Сыновей князь благословил образами. «А которые образа в постельной у княгини в хоромах, и теми образами всеми благословляю княгиню, — никому до них дела нет, потому что теми образами нас с нею на свадьбе благословляли». Сыновья получили в наследство вотчины, кабаки, мельницы, дорогую посуду, шубы и прекрасных верховых коней. Драгоценным оружием князь оделил не только сыновей, но и зятя, Ивана Пронского. Муж другой дочери, Алёны, князь Иван Фёдорович Лыков, наследовал коня с драгоценной сбруей и 30 рублей. Сестру свою, 70-летнюю Дарью Михайловну Хованскую, Пожарский благословил образом и завещал давать княгине в год 50 руб. и довольно продуктов. По 50 руб. в год должна была получать и его дочь, княгиня Настасья Пронская. Её дочери Авдотье, внучке Пожарского, сыновья должны были дать в приданое 200 руб. Другой внучке, Анне, в приданое доставалась княжеская вотчина в Медынском уезде. Часть дорогих вещей князь завещал дальним родственникам.

Холопов своих и покойного сына, с записями они служили или нет, князь велел «ничем не тронуть, совсем отпустить. А которые люди поженились на крепостных женах детей моих, — и те люди детей моих до живота.
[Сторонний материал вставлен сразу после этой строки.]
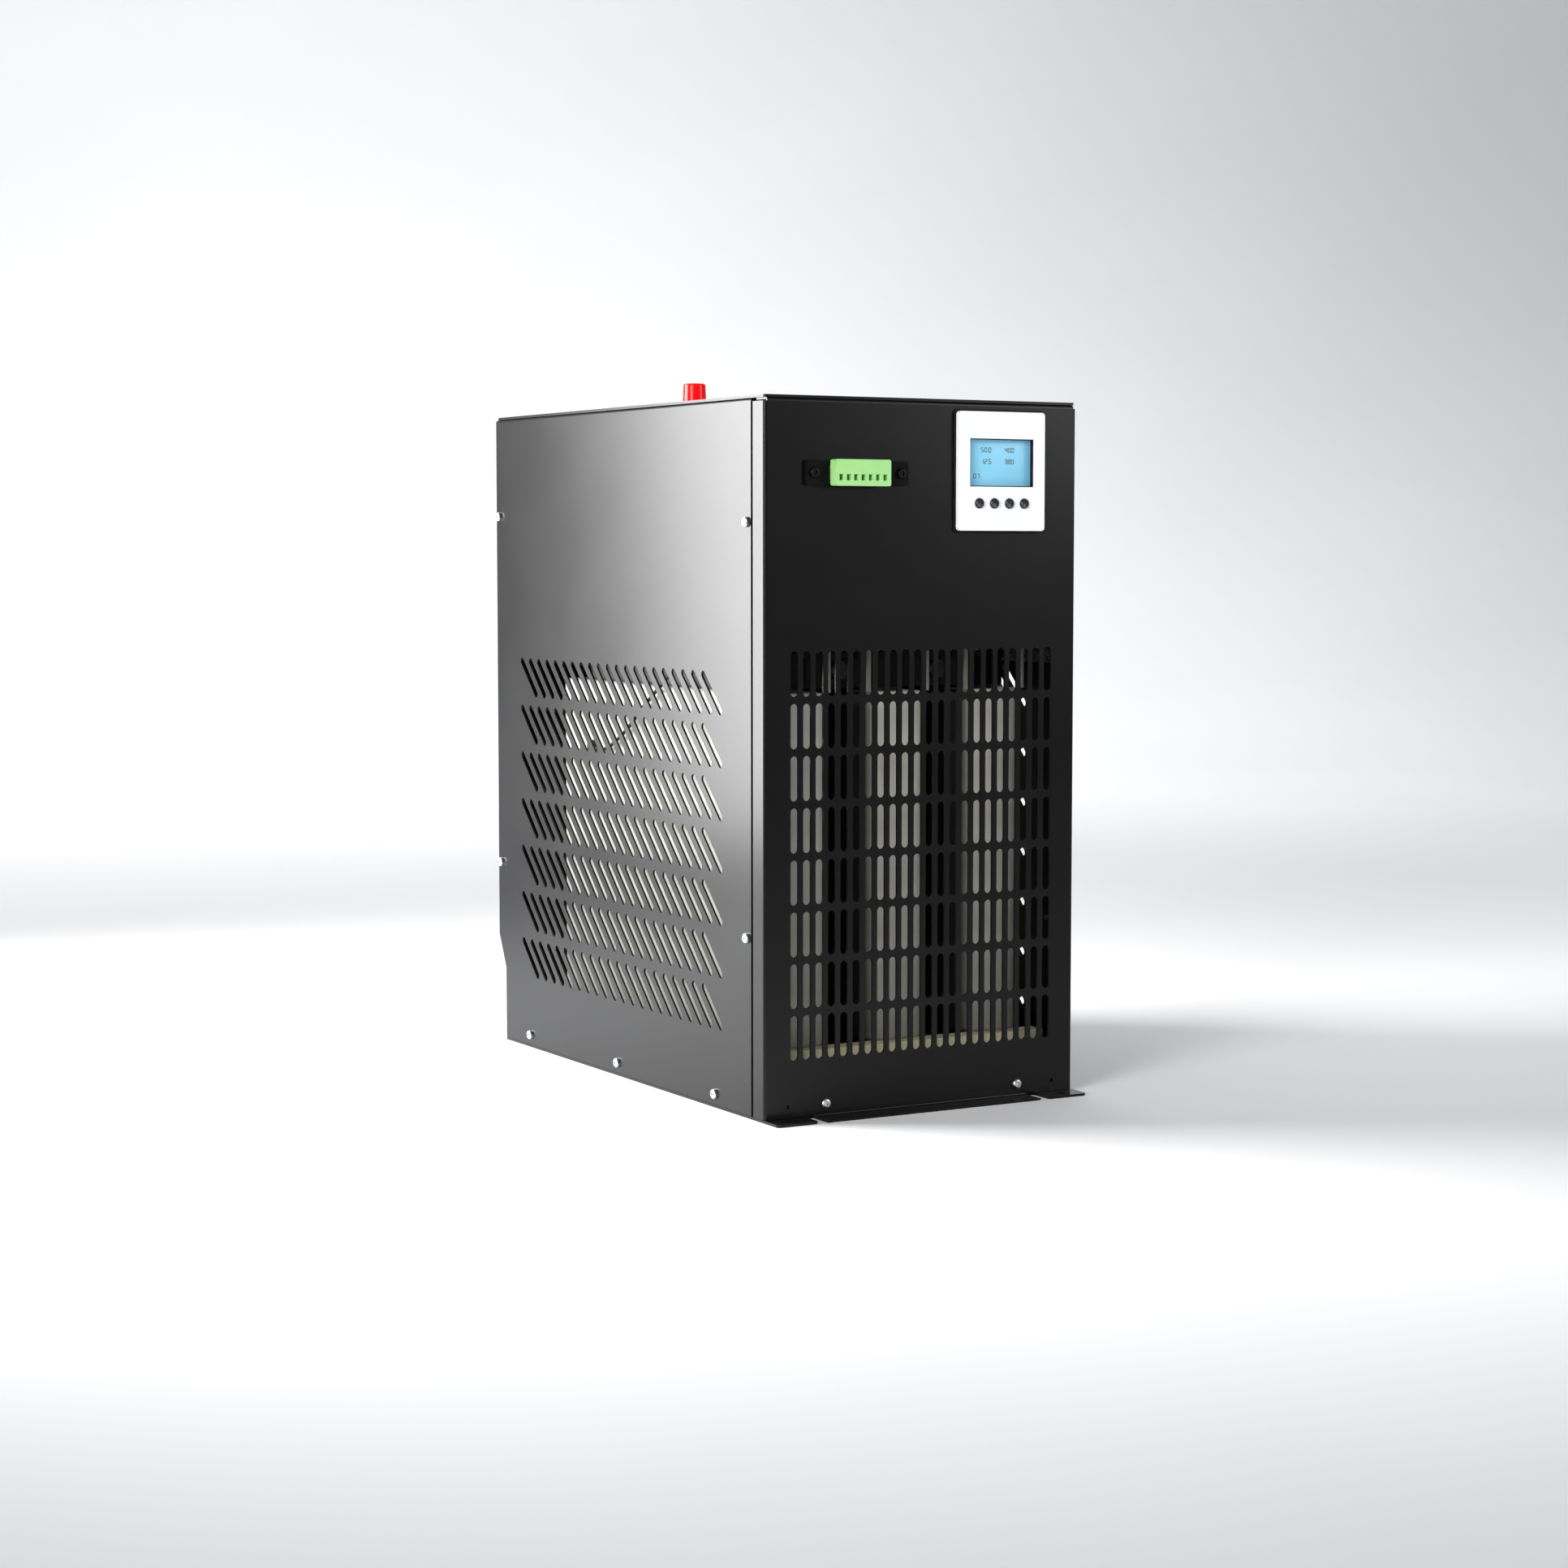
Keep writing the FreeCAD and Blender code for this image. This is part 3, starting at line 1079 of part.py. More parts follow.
# Depth and height of each turn of the switch's lead, from the switch up through the shelf to the board
CABLE_ROUTE = [(value("size.switch_back - size.switch_wide / 2"), value("size.switch_level")),
               (46, value("size.switch_level")),
               (20, 206),
               (-14, 229),
               (-42, 244),
               (value("size.cable_hole_back"), 270),
               (-74, 294),
               (-112, 308),
               (value(BOARD_BACK), 308)]
thermal_lead = doc.addObject("Part::Feature", "thermal_lead")
thermal_lead.Shape = tube([(value(CABLE_ACROSS), y, z) for y, z in CABLE_ROUTE], value("size.cable_size / 2"))
thermal_lead.Placement = Placement()
pieces.append(thermal_lead)


# ---------------------------------------------------------------------------------------------------------
# Power stage on the shelf: finned heatsink, power modules, board with capacitors, control board, standoffs
# ---------------------------------------------------------------------------------------------------------

SINK_HALF = "((size.fin_gaps * size.fin_pitch + size.fin_thick) / 2)"
SINK_FRONT = "(size.sink_back - size.sink_deep / 2)"
SINK_REAR = "(size.sink_back + size.sink_deep / 2)"
FIN_TOP = "(size.shelf_level + size.fin_tall)"
SINK_TOP = "(%s + size.sink_base)" % FIN_TOP

heatsink = new_body("heatsink")
pad(heatsink, "block", "XY", "size.shelf_level", SINK_TOP,
    rectangle("-" + SINK_HALF, SINK_FRONT, SINK_HALF, SINK_REAR))
channel = pocket(heatsink, "channel", "XZ", SINK_FRONT, SINK_REAR,
                 rectangle("size.fin_thick - " + SINK_HALF, "size.shelf_level",
                           "size.fin_pitch - " + SINK_HALF, FIN_TOP))
grid(heatsink, channel, "size.fin_gaps", "size.fin_pitch")

power_module = new_body("power_module", kept=False)
pad(power_module, "base", "XY", "0", "size.module_tall",
    centred("0", "0", "size.module_wide", "size.module_deep"))
pad(power_module, "lid", "XY", "size.module_tall", "size.module_tall + size.module_lid_tall",
    centred("0", "0", "size.module_wide - 2 * size.module_lid_inset",
            "size.module_deep - 2 * size.module_lid_inset"))
MODULE_PLACES = [("%d * size.module_pitch" % k, "size.sink_back", SINK_TOP) for k in (-1, 0, 1)]
group("power_modules", copies("power_modules", power_module, "up", MODULE_PLACES))

POWER_BOARD = "(%s + size.module_tall + size.module_lid_tall + size.power_board_lift)" % SINK_TOP
POWER_BOARD_TOP = "(%s + size.board_thick)" % POWER_BOARD
power_board = new_body("power_board")
pad(power_board, "sheet", "XY", POWER_BOARD, POWER_BOARD_TOP,
    centred("0", "size.sink_back", "size.power_board_wide", "size.power_board_deep"))

CONTROL_TOP = "(size.control_board_level + size.control_board_tall)"
control_board = new_body("control_board")
pad(control_board, "sheet", "XZ", HEADER_BACK, BOARD_BACK,
    rectangle("size.terminal_across - size.control_board_wide / 2", "size.control_board_level",
              "size.terminal_across + size.control_board_wide / 2", CONTROL_TOP))
pocket(control_board, "pin_holes", "XZ", HEADER_BACK, BOARD_BACK,
       *[centred(x, TERMINAL[1], "size.pin_size", "size.pin_size") for x in WAYS])

power_standoff = new_body("power_standoff", kept=False)
pad(power_standoff, "pillar", "XY", SINK_TOP, POWER_BOARD, circle("0", "0", "size.standoff_size"))
control_standoff = new_body("control_standoff", kept=False)
pad(control_standoff, "pillar", "XZ", BEHIND, HEADER_BACK, circle("0", "0", "size.control_standoff_size"))
POWER_CORNERS = [("%d * (size.power_board_wide / 2 - size.standoff_inset)" % side,
                  "size.sink_back + %d * (size.power_board_deep / 2 - size.standoff_inset)" % end, "0")
                 for side in (-1, 1) for end in (-1, 1)]
CONTROL_REACH = "(size.control_board_wide / 2 - size.control_standoff_inset)"
CONTROL_CORNERS = [("size.terminal_across + %d * %s" % (side, CONTROL_REACH), "0", level)
                   for side in (-1, 1)
                   for level in ("size.control_board_level + size.control_standoff_inset / 2",
                                 CONTROL_TOP + " - size.control_standoff_inset / 2")]
group("board_standoffs",
      copies("power_standoffs", power_standoff, "up", POWER_CORNERS)
      + copies("control_standoffs", control_standoff, "up", CONTROL_CORNERS))

capacitor = new_body("capacitor", kept=False)
pad(capacitor, "can", "XY", "0", "size.capacitor_tall", circle("0", "0", "size.capacitor_size"))
CAPACITOR_BACK = "size.sink_back - size.power_board_deep / 2 + size.capacitor_inset"
group("dc_capacitors", copies("dc_capacitors", capacitor, "up",
                              [("%s * size.capacitor_pitch" % k, CAPACITOR_BACK, POWER_BOARD_TOP)
                               for k in (-1.5, -0.5, 0.5, 1.5)]))


# ---------------------------------------------------------------------------------------------------------
# Fan behind the rear panel's slots: frame with three struts and a bearing, and a rotor that spins in it
# ---------------------------------------------------------------------------------------------------------

# The fan is drawn about its own axis, local +Z, which points to the rear of the case.
fan_frame = new_body("fan_frame", "0", BEFORE_REAR, "size.fan_level", TURNS["rear"])
pad(fan_frame, "shell", "XY", "-size.fan_deep", "0",
    centred("0", "0", "size.fan_size", "size.fan_size", "size.fan_corner"), circle("0", "0", "size.fan_bore"))
pad(fan_frame, "motor_plate", "XY", "-size.fan_plate", "0", circle("0", "0", "size.fan_hub"),
    circle("0", "0", "size.fan_shaft + 2 * size.fan_running_gap"))
STRUT_LOW = "(size.fan_hub / 2 - size.fan_strut_lap)"
STRUT_HIGH = "(size.fan_bore / 2 + size.fan_strut_lap)"
pad(fan_frame, "struts", "XY", "-size.fan_plate", "0",
    rectangle("-size.fan_strut / 2", STRUT_LOW, "size.fan_strut / 2", STRUT_HIGH),
    rectangle("-size.fan_strut / 2", "-" + STRUT_HIGH, "size.fan_strut / 2", "-" + STRUT_LOW),
    rectangle(STRUT_LOW, "-size.fan_strut / 2", STRUT_HIGH, "size.fan_strut / 2"),
    rectangle("-" + STRUT_HIGH, "-size.fan_strut / 2", "-" + STRUT_LOW, "size.fan_strut / 2"))
pocket(fan_frame, "screw_holes", "XY", "-size.fan_deep", "0",
       *[circle("%d * size.fan_screw_pitch / 2" % a, "%d * size.fan_screw_pitch / 2" % b, THREAD)
         for a in (-1, 1) for b in (-1, 1)])

HUB_LOW = "(-size.fan_deep + size.fan_end_gap)"
HUB_HIGH = "(-size.fan_plate - size.fan_end_gap)"
fan_rotor = new_body("fan_rotor", "0", BEFORE_REAR, "size.fan_level", TURNS["rear"])
pad(fan_rotor, "hub", "XY", HUB_LOW, HUB_HIGH, circle("0", "0", "size.fan_hub"))
pad(fan_rotor, "shaft", "XY", HUB_HIGH, "-size.fan_end_gap / 2", circle("0", "0", "size.fan_shaft"))
blade = pad(fan_rotor, "blade", "YZ", STRUT_LOW, "size.fan_blade_reach",
            outline(("-size.fan_blade_chord", HUB_LOW + " + size.fan_end_gap"),
                    ("size.fan_blade_thick - size.fan_blade_chord", HUB_LOW + " + size.fan_end_gap"),
                    ("size.fan_blade_chord", HUB_HIGH + " - size.fan_end_gap"),
                    ("size.fan_blade_chord - size.fan_blade_thick", HUB_HIGH + " - size.fan_end_gap")))
blades = fan_rotor.newObject("PartDesign::PolarPattern", "fan_blades")
blades.Originals = [blade]
blades.Axis = ([item for item in fan_rotor.Origin.OriginFeatures if item.Role == "Z_Axis"][0], [""])
blades.Angle = 360
blades.setExpression("Occurrences", "size.fan_blades")
fan_rotor.Tip = blades
doc.recompute()


# ---------------------------------------------------------------------------------------------------------
# Rear connections: capped solar string connectors, the mains terminal block and the earth stud
# ---------------------------------------------------------------------------------------------------------

# Each string connector is closed by its sealing cap, which has a shallow groove in its end.
dc_plug = new_body("dc_plug", kept=False)
pad(dc_plug, "rim", "XY", "0", "size.dc_rim_thick", hexagon("0", "0", "size.dc_rim"))
pad(dc_plug, "neck", "XY", "-size.dc_inside", "size.dc_reach", circle("0", "0", "size.dc_neck"))
pocket(dc_plug, "groove", "XY", "size.dc_reach - size.dc_groove_deep", "size.dc_reach",
       circle("0", "0", "size.dc_groove"), circle("0", "0", "size.dc_core"))
pad(dc_plug, "nut", "XY", "-size.skin - size.dc_rim_thick", "-size.skin", hexagon("0", "0", "size.dc_rim"))
group("dc_connectors",
      copies("dc_connectors", dc_plug, "rear", [(x, REAR, "size.dc_level") for x in DC_PLACES]))

ac_block = new_body("ac_terminal_block", "0", REAR, "size.ac_level")
pad(ac_block, "body", "XZ", "-size.ac_inside", "size.ac_reach",
    centred("0", "0", "size.ac_wide - 2 * size.fit_gap", "size.ac_tall - 2 * size.fit_gap"))
pad(ac_block, "flange", "XZ", "0", "size.ac_flange_thick",
    centred("0", "0", "size.ac_wide + 2 * size.ac_flange", "size.ac_tall + 2 * size.ac_flange",
            "size.foot_corner"))
pocket(ac_block, "funnels", "XZ", "size.ac_reach - size.ac_funnel_deep", "size.ac_reach",
       *[circle("(%d - (size.ac_ways - 1) / 2) * size.ac_pitch" % k, "-size.ac_funnel_drop", "size.ac_funnel")
         for k in range(SIZES["ac_ways"])])

earth_stud = new_body("earth_stud", "size.earth_across", BASE_REAR, "size.earth_level")
pad(earth_stud, "stud", "XZ", "-size.skin - size.earth_inside", "size.earth_reach",
    circle("0", "0", "size.earth_stud"))
pad(earth_stud, "outer_nut", "XZ", "0", "size.earth_nut_tall", hexagon("0", "0", "size.earth_nut_across"))
pad(earth_stud, "inner_nut", "XZ", "-size.skin - size.earth_nut_tall", "-size.skin",
    hexagon("0", "0", "size.earth_nut_across"))


# ---------------------------------------------------------------------------------------------------------
# Fasteners
# ---------------------------------------------------------------------------------------------------------

def cross_recess(screw, top):
    """Cross-shaped driver recess below a screw's top."""
    for name, wide, tall in (("recess_across", "size.recess_long", "size.recess_wide"),
                             ("recess_along", "size.recess_wide", "size.recess_long")):
        pocket(screw, name, "XY", "%s - size.recess_deep" % top, top, centred("0", "0", wide, tall))


def pan_screw(label, length):
    """Pan-head machine screw that points down, its head resting at level 0."""
    screw = new_body(label, kept=False)
    pad(screw, "shank", "XY", "-(%s)" % length, "0", circle("0", "0", THREAD))
    pad(screw, "head", "XY", "0", "size.screw_head_tall", circle("0", "0", "size.screw_head"))
    rim_place = "size.screw_head_tall"
    round_edges(screw, "size.screw_head_round", ("0", "0", rim_place))
    cross_recess(screw, "size.screw_head_tall")
    return screw


panel_screw = pan_screw("panel_screw", "size.screw_length")
BASE_ROW = ["size.base_screw_middle + %d * size.base_screw_pitch" % k for k in (-1, 0, 1)]
SIDE_PLACES = ([(y, "size.base_screw_level") for y in BASE_ROW]
               + [(EDGE_SCREW_FRONT, "size.post_screw_low"), (EDGE_SCREW_FRONT, "size.post_screw_high"),
                  (EDGE_SCREW_REAR, "size.rear_screw_low"), (EDGE_SCREW_REAR, "size.rear_screw_high")])
group("side_screws",
      copies("left_screws", panel_screw, "left", [("-" + HALF, y, z) for y, z in SIDE_PLACES])
      + copies("right_screws", panel_screw, "right", [(HALF, y, z) for y, z in SIDE_PLACES]))
group("front_screws", copies("front_screws", panel_screw, "front",
                             [("%d * size.front_screw_pitch / 2" % k, FRONT, "size.base_screw_level")
                              for k in (-1, 1)]))
group("header_screws", copies("header_screws", panel_screw, "front",
                              [(x, FLANGE_FACE, TERMINAL[1]) for x in HEADER_SCREWS]))

fan_screw = pan_screw("fan_screw", "size.skin + size.fan_deep - size.fan_plate")
group("fan_screws", copies("fan_screws", fan_screw, "rear", [(x, REAR, z) for x, z in FAN_SCREWS]))

cover_screw = new_body("cover_screw", kept=False)
pad(cover_screw, "shank", "XY", "-size.cover_thick - size.skin", "-size.cover_thick",
    circle("0", "0", THREAD))
pad(cover_screw, "head", "XY", "-size.cover_thick", "0", circle("0", "0", "size.cover_screw_head"))
cross_recess(cover_screw, "0")
group("cover_screws",
      copies("cover_screws", cover_screw, "up", [(x, y, "size.case_height") for x, y in COVER_HOLES]))


# ---------------------------------------------------------------------------------------------------------
# Checks and files
# ---------------------------------------------------------------------------------------------------------

doc.recompute()
faults = [item.Label for item in doc.Objects if "Invalid" in item.State or "Error" in item.State]
faults += [piece.Label for piece in pieces if piece.Shape.isNull() or not piece.Shape.isValid()]
if faults:
    raise ValueError("Failed: %s" % ", ".join(faults))

os.makedirs("parts", exist_ok=True)
for piece in pieces:
    piece.Shape.exportStep("parts/%s.step" % piece.Label)
    print(piece.Label, len(piece.Shape.Solids), round(piece.Shape.Volume))
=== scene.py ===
import math
import bmesh
import bpy
from mathutils import Matrix, Vector


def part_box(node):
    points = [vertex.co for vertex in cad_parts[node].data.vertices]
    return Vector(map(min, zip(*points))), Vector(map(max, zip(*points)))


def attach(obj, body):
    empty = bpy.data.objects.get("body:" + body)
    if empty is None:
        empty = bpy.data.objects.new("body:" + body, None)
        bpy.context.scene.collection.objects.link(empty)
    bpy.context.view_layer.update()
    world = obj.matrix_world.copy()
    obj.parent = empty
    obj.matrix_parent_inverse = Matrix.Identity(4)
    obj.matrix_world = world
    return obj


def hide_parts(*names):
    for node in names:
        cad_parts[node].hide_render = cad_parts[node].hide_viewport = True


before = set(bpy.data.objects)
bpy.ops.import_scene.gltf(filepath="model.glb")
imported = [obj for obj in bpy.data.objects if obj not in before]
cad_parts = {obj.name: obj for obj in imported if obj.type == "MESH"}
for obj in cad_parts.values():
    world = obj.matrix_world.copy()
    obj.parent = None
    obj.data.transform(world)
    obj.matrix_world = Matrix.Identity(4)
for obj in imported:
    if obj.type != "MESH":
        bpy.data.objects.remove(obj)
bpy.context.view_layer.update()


# ---------------------------------------------------------------------------------------------------------
# Studio: one seamless roll of pale paper, laid on the floor and curved up behind the cabinet, with a softbox
# at its left side, a fill from the front left, a card from the front right and two lamps on the paper behind.
# ---------------------------------------------------------------------------------------------------------

MM = 0.001


def linear(code):
    """Linear colour of an sRGB hex code, opaque."""
    parts = [int(code[k:k + 2], 16) / 255 for k in (0, 2, 4)]
    return [part / 12.92 if part <= 0.04045 else ((part + 0.055) / 1.055) ** 2.4 for part in parts] + [1]


def add(tree, kind, settings, links=None):
    """Adds a node: settings go to its inputs or its own properties, links lead other nodes' outputs in."""
    made = tree.nodes.new("ShaderNode" + kind)
    for key, setting in settings.items():
        if isinstance(key, int) or key in made.inputs:
            made.inputs[key].default_value = setting
        else:
            setattr(made, key, setting)
    for key, source in (links or {}).items():
        tree.links.new(source, made.inputs[key])
    return made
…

А которые люди кабальные и безкабальные у детей моих, и им костью моею не ворохнуть, жаловать их так же, как при мне было». Множеству слуг, служивших не в холопстве, князь приказал дать волю. Если они захотят служить его детям, их можно было принять в холопы, только по жизнь детей, «а не в вековечные». Холопы, данные им в свое время зятю Ивану и дочери Настасье, тоже должны были служить лишь при жизни хозяев. Пожарский не хотел, чтобы кого-либо обращали в «вековые холопы». Холопов и слуг он помнил поимённо и заботился о судьбе каждого. Мальчика, возможно, увечного, он особо поручил заботам жены, «а будет он ей не понадобится, и его приказать в Спасский монастырь в служки, чтобы его сверстать с добрыми служками, и детям моим его жаловать».

Большие вклады по своей душе Пожарский завещал сделать монастырям и церквям. Духовнику, черниговскому протопопу Михаилу, Дмитрий Михайлович завещал иноходца, шубу и 5 руб. денег. Часть денег следовало раздавать нищим, по 300 человек в день, но чтобы милостыня была взята не из кабацких доходов. В крайнем случае, из них можно было занять деньги, чтобы потом возместить доходами с вотчин. «А животов моих, — писал князь о движимом имуществе, — кроме лошадей да сосудов серебряных, денег лежачих нет ничего».